Ben onların duygularını güzel bir tablo gibi açıkça görerek gülümsedim: mavi güzün, zümrüt yeşili umut, kızıl sevgi. Hepimiz birbirimize bağlıydık. Hiçbir şey, periler, Tanrı ya da ölümsüzler bunu bizden söküp alamazdı.
Ethan'a el salladım, anneme onu bağışladığımı gösterircesine başımı salladım ve kapıyı kapadım. Gümüş ay ışığına doğru ilerleyen Ash'in peşinden gittim.
Kendini gerçekten sıyırabilen bir seri kesinlikle çünkü yazarın kalemi, betimlemesi, olay kurgusu ve aslında bize kolay gelen bazı kavramları oluşturduğu dünyada farklı deyimlerle ortaya koyması kitabı çok daha severek okumamı sağladı. Fantastik kitaplarda yazarların betimlemerini çok sıklıkla beğenemiyorum ama Julie Kawaga bunu çok güzel başarmış, kalemini çok beğendim. Kitabın çeviri mükemmeldi, her şey en ayrıntısına kadar okuyucuya yansıtılmak için not düşülmüştü. Son olarak da benim en çok beğendiğim kısım elbette sonu oldu. Hah işte ben de bunu bekliyordum dedirtti ve öyle ki ikinci kitabı deli gibi merak ediyorum. Bu heyecanla ikinci kitabı ilk kitap gibi yavaş okumayacağım kesinlikle.
Ash sürünün ortasına ilerlerken satyr'ler gözlerini kırpıştırıp apar topar geriledi. Arkamdan yaklaşarak bir kolunu omuzlarıma sardı ve beni göğsüne çekti. Kalbim hızlandı ve midem adeta perende attı. "Bu," diye homurdandı Ash, "size yasak."

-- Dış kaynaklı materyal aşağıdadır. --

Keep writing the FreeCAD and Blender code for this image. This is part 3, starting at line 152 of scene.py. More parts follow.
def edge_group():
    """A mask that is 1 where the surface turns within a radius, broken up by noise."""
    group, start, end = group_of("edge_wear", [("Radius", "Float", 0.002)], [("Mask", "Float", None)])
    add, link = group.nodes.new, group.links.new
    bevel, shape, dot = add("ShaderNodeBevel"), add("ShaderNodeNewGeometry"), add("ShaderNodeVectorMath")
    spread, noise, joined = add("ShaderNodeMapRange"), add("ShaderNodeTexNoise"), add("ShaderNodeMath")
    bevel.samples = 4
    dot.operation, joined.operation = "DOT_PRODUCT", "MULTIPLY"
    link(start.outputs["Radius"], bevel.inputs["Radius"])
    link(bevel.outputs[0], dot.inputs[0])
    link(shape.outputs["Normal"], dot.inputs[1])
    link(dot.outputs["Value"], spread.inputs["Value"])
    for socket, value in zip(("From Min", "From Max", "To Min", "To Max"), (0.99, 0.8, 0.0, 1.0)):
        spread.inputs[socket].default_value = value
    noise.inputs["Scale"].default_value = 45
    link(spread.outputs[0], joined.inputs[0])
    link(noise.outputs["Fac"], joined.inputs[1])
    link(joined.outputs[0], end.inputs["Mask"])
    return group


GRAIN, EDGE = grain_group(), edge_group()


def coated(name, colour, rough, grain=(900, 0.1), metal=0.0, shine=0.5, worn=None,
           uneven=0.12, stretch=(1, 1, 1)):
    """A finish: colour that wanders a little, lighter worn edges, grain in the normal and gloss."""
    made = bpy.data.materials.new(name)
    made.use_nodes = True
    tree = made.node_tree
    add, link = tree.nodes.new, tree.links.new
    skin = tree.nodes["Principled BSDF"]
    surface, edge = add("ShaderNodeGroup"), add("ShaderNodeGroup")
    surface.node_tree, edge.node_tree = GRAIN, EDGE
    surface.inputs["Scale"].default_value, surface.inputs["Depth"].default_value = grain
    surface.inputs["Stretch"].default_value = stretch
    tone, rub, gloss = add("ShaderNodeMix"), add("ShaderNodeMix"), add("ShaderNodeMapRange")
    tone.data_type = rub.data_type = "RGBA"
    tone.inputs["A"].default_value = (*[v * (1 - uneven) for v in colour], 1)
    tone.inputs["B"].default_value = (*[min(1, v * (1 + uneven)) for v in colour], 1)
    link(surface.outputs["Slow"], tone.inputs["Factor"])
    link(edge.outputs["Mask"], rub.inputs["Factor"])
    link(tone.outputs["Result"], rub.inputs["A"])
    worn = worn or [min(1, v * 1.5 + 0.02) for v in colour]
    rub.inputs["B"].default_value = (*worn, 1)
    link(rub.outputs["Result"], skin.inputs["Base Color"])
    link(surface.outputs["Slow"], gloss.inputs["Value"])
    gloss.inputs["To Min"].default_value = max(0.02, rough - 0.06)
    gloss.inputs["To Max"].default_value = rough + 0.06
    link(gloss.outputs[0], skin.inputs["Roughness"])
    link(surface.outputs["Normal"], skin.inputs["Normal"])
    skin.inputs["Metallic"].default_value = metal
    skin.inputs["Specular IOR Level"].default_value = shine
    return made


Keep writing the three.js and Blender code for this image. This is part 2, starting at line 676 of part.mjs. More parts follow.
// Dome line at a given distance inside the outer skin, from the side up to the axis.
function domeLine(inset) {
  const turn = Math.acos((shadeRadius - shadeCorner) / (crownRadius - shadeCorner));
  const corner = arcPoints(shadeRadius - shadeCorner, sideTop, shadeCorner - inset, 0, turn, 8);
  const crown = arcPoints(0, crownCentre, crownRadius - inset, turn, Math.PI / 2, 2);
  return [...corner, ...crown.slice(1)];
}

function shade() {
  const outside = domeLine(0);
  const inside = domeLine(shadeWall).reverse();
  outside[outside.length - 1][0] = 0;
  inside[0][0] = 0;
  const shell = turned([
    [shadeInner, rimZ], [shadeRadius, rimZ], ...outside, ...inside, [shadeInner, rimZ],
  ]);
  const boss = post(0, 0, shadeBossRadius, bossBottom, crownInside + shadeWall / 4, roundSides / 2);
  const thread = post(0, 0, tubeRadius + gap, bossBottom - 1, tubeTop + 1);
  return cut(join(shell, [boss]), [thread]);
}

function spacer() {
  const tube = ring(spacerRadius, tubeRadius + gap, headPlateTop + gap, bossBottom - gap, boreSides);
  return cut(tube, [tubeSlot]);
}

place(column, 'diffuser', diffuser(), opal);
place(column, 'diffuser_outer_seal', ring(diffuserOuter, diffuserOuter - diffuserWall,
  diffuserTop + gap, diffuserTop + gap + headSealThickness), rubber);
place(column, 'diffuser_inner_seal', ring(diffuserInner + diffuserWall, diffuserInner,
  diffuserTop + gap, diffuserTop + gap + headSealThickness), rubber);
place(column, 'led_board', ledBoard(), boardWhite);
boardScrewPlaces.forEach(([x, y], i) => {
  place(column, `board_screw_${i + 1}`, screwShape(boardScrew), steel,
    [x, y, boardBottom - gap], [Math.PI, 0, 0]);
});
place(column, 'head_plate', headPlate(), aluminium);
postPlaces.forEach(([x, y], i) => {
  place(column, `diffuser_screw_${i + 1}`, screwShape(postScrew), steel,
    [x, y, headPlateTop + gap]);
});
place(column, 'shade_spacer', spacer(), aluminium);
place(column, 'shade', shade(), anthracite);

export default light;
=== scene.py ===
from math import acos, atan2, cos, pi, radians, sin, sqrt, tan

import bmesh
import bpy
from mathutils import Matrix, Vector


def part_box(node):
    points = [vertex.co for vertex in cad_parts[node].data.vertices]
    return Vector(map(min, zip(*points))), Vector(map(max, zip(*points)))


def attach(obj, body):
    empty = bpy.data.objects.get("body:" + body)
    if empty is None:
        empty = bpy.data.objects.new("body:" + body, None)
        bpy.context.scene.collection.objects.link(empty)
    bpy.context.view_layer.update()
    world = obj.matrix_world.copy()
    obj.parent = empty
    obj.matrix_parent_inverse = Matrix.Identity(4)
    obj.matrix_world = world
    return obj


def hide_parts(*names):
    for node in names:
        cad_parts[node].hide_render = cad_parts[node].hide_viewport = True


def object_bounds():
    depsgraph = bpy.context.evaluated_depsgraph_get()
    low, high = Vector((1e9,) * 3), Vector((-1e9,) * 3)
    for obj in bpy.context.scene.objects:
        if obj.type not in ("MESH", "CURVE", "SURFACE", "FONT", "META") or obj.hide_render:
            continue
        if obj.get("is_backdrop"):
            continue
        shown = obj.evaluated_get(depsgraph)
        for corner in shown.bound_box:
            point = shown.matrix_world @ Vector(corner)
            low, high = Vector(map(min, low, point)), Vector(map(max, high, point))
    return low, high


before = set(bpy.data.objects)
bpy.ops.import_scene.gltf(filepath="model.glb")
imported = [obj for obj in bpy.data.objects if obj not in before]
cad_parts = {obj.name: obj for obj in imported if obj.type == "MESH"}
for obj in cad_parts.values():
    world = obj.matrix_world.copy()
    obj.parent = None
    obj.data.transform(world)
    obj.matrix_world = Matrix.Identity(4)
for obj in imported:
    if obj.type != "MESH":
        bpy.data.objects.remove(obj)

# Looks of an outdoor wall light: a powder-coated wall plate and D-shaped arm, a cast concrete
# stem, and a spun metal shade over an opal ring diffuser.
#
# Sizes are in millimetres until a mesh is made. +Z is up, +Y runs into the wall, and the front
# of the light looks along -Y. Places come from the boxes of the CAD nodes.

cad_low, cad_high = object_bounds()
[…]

Serinin ilk kitabında sevemediğim tek kısım ilk yarısındaki yavaşlıktı. Onun dışında da yarım puanı serinin devam kitaplarının çok daha güzel olacağını umduğum için kırıyorum. Anlayacağınız seriyi merak edenler veya yorumumdan sonra okumayı düşünenler varsa kendinizi ciddi anlamda imkansız bir aşka, periler devler cüceler ve doğaüstü her şeyin olduğu bir dünyaya, sadakatin ve verilen sözlerin her şeyden önemli olduğu bu soluksuz seriye hazırlayın!